What does the FAA say about drone flight over moving vehicles?
This may not be known to many, but there are actually two provisions under Part 107 that pertain to drone flight over moving vehicles. The more commonly known of these is Section 107.39 otherwise known as “Operations over people”. The section states:
“No person may operate a small unmanned aircraft over a human being unless that human being is (b) Located under a covered structure or inside a stationary vehicle that can provide reasonable protection from a falling small unmanned aircraft.”
What this section states is that flying a drone over a non-participating person is allowed only if the person is under the protection of a covered structure or a stationary vehicle. The “stationary” qualifier is critical here, as it means that the exemption does not apply to moving vehicles.

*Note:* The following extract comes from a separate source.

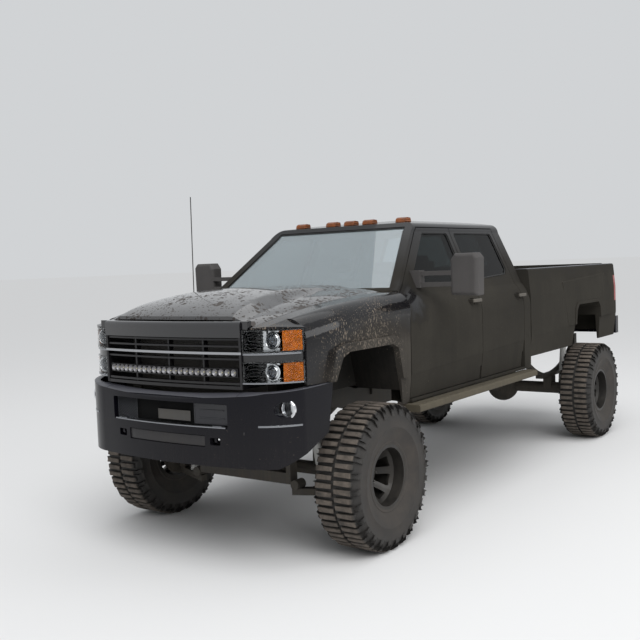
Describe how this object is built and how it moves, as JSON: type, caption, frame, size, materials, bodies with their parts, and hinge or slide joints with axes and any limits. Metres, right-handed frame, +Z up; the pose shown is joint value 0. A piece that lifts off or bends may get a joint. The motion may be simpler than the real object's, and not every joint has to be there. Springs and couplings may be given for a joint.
{
  "type": "lifted four-door off-road pickup truck",
  "caption": "Lifted four-door pickup with a long cargo bed, big mud tyres, tow mirrors, opening doors, hood and tailgate, steered front wheels.",
  "frame": {"origin": "on the ground, under the middle of the vehicle's overall box", "axes": "+X forward, +Y to the vehicle's left, +Z up"},
  "size_m": [6.57, 2.8498, 2.5736],
  "materials": {
    "body_paint": "gloss under dried mud",
    "chassis_steel": "satin, dusty",
    "cast_metal": "matt",
    "black_plastic": "matt",
    "bumper_steel": "gloss under dried mud",
    "lamp_lens": "clear",
    "red_lens": "clear",
    "amber_lens": "clear",
    "glass": "clear",
    "seat_fabric": "woven",
    "shock_paint": "gloss",
    "tyre_rubber": "matt, muddy",
    "rim_alloy": "satin black"
  },
  "bodies": {
    "chassis": {"frame_rails": "chassis_steel", "frame_crossmembers": "chassis_steel", "engine_block": "cast_metal", "gearbox": "cast_metal", "front_bumper": "bumper_steel", "grille": "black_plastic", "light_bar": "lamp_lens", "headlamps": "lamp_lens", "turn_lamps": "amber_lens", "lamp_lenses": "lamp_lens", "radiator": "black_plastic", "front_fenders": "body_paint", "wheel_liners": "black_plastic", "cab_shell": "body_paint", "cab_glass": "glass", "dashboard": "black_plastic", "steering_wheel": "black_plastic", "seats": "seat_fabric", "cargo_bed": "body_paint", "rear_bumper": "bumper_steel", "tail_lamps": "red_lens", "front_suspension": "chassis_steel", "control_arms": "chassis_steel", "shock_absorbers": "shock_paint", "rear_axle": "chassis_steel", "leaf_springs": "chassis_steel", "drive_shafts": "chassis_steel", "exhaust": "chassis_steel", "fuel_tank": "black_plastic", "running_boards": "black_plastic", "antenna": "black_plastic", "marker_lamps": "amber_lens"},
    "hood": {"hood": "body_paint"},
    "tailgate": {"tailgate": "body_paint"},
    "front_door_left": {"door_front_left": "body_paint", "glass_front_left": "glass", "mirror_left": "black_plastic"},
    "rear_door_left": {"door_rear_left": "body_paint", "glass_rear_left": "glass"},
    "knuckle_left": {"knuckle_left": "cast_metal"},
    "wheel_front_left": {"tyre_front_left": "tyre_rubber", "rim_front_left": "rim_alloy"},
    "wheel_rear_left": {"tyre_rear_left": "tyre_rubber", "rim_rear_left": "rim_alloy"},
    "front_door_right": {"door_front_right": "body_paint", "glass_front_right": "glass", "mirror_right": "black_plastic"},
    "rear_door_right": {"door_rear_right": "body_paint", "glass_rear_right": "glass"},
    "knuckle_right": {"knuckle_right": "cast_metal"},
    "wheel_front_right": {"tyre_front_right": "tyre_rubber", "rim_front_right": "rim_alloy"},
    "wheel_rear_right": {"tyre_rear_right": "tyre_rubber", "rim_rear_right": "rim_alloy"}
  },
  "joints": [
    {"name": "front_door_left_hinge", "type": "hinge", "parent": "chassis", "child": "front_door_left", "pos_m": [1.722, 1.017, 1.3], "axis": [0, 0, -1], "range_deg": [0, 68]},
    {"name": "rear_door_left_hinge", "type": "hinge", "parent": "chassis", "child": "rear_door_left", "pos_m": [0.506, 1.017, 1.3], "axis": [0, 0, -1], "range_deg": [0, 70]},
    {"name": "steer_left", "type": "hinge", "parent": "chassis", "child": "knuckle_left", "pos_m": [2.295, 0.79, 0.508], "axis": [0, 0, 1], "range_deg": [-25, 25]},
    {"name": "spin_front_left", "type": "hinge", "parent": "knuckle_left", "child": "wheel_front_left", "pos_m": [2.295, 1.011, 0.508], "axis": [0, 1, 0], "continuous": true},
    {"name": "spin_rear_left", "type": "hinge", "parent": "chassis", "child": "wheel_rear_left", "pos_m": [-2.125, 1.011, 0.508], "axis": [0, 1, 0], "continuous": true},
    {"name": "front_door_right_hinge", "type": "hinge", "parent": "chassis", "child": "front_door_right", "pos_m": [1.722, -1.017, 1.3], "axis": [0, 0, 1], "range_deg": [0, 68]},
    {"name": "rear_door_right_hinge", "type": "hinge", "parent": "chassis", "child": "rear_door_right", "pos_m": [0.506, -1.017, 1.3], "axis": [0, 0, 1], "range_deg": [0, 70]},
    {"name": "steer_right", "type": "hinge", "parent": "chassis", "child": "knuckle_right", "pos_m": [2.295, -0.79, 0.508], "axis": [0, 0, 1], "range_deg": [-25, 25]},
    {"name": "spin_front_right", "type": "hinge", "parent": "knuckle_right", "child": "wheel_front_right", "pos_m": [2.295, -1.011, 0.508], "axis": [0, 1, 0], "continuous": true},
    {"name": "spin_rear_right", "type": "hinge", "parent": "chassis", "child": "wheel_rear_right", "pos_m": [-2.125, -1.011, 0.508], "axis": [0, 1, 0], "continuous": true},
    {"name": "hood_hinge", "type": "hinge", "parent": "chassis", "child": "hood", "pos_m": [1.797, 0, 1.824], "axis": [0, -1, 0], "range_deg": [0, 55]},
    {"name": "tailgate_hinge", "type": "hinge", "parent": "chassis", "child": "tailgate", "pos_m": [-3.082, 0, 1.344], "axis": [0, -1, 0], "range_deg": [0, 90]}
  ],
  "couplings": [
    {"joint": "steer_right", "follows": "steer_left", "ratio": 1}
  ]
}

The second provision of relevance in this topic is Section 107.19, which states:
“(c) The remote pilot in command must ensure that the small unmanned aircraft will pose no undue hazard to other people, other aircraft, or other property in the event of a loss of control of the aircraft for any reason.”
Although the provision does not specifically mention the “moving vehicles” entity, vehicles (whether stationary or in motion) are also considered under the “other property” banner. In fact, Section 107.19 is more all-encompassing as it requires drone pilots to avoid not just flying over vehicles but also to avoid causing hazards in case of a loss of control.
In simple terms, the two provisions imply that drone pilots should stay away from moving vehicles as much as possible. This can pose challenges for commercial drone operations that need to take place over busy streets and highways.
What hazards are being avoided by this restriction?
What’s the big deal with moving vehicles anyway? Don’t they provide ample protection for the people inside them?
While the FAA has no problem with drone flight over stationary vehicles, moving vehicles are a different matter. Moreover, the FAA further defines a moving vehicle as a vehicle in a “state of operation”. This includes vehicles with running motors, even if they are idle.
There are two types of hazards that this restriction seeks to address:
- Vehicular accidents caused by a drone crash
- Distraction of operators of moving vehicles
The first item is pretty self-explanatory. For the most part, a drone crash is a self-contained event. It damages the drone and whichever piece of property it crashes on. The same cannot be said for a busy highway. A drone crash near or over a moving vehicle may cause that vehicle to lose control, therefore causing greater property damage or personal injury. This danger multiplies with an increasing number of vehicles on the road.
Moreover, the FAA deems that the impact between a drone and a moving vehicle would result in an unacceptable level of risk. This is quite reasonable – the potential damage and injury of a vehicular accident are a lot more significant compared to a drone crash.
The FAA also wants to avoid scenarios where a drone flies over a moving vehicle, causing the driver to be distracted. The thing about drones is that they are still novel and new to most people’s eyes, making them much more interesting than the usual helicopter or commercial aircraft. Although this may not be the case for all drivers, even the remote possibility of such a case happening is enough for the FAA to impose such a restriction.
What can a drone pilot do to work around this restriction?
Although Section 107.39 can technically be waived by the FAA upon request, almost all the waivers granted for this provision are only for flight over people. Very rarely does the FAA grant waivers for flight over moving vehicles, likely because of the immense risk involved.
Given that the chances of securing a waiver are slim, what other options are there for drone pilots? The best way to get around the restriction is to simply avoid having to fly over busy highways. Drone operations that take place over highways can be scheduled on days when there is low traffic, making it possible to do a quick fly-by without passing over a moving vehicle.
Conversely, aerial surveys or shoots can also be deliberately designed to avoid busy highways. This doesn’t exactly involve a lot of planning but may require that you reduce the scope of the job. If you are taking on this strategy for a commercial gig, make sure that the client knows that it was done to avoid regulatory and legal issues.
The sole exception to the rule is if the vehicle is “directly participating” in the operations. This is an exception you can cite if you are shooting an aerial video specifically of a vehicle as it rolls along a highway. If you have other vehicles involved as part of the flight crew, then you can also fly over those as they are deemed to be aware of the drone’s presence and location.
The FAA’s restriction on drone flight over moving vehicles is one that they very rarely waive and for a good reason – there’s just an exceptional level of risk involved. This is especially true if a drone flies over a busy highway. With the probability of a drone causing a massive vehicular mishap, there’s very little chance of the FAA granting their permission for such an activity.
Our recommendation is to find creative ways to conduct your operations without violating this flight restriction. Keep in mind that you MAY cross highways, as long as no vehicles are moving right under the drone. With a bit of careful planning, this restriction shouldn’t be something that will severely limit your drone operations.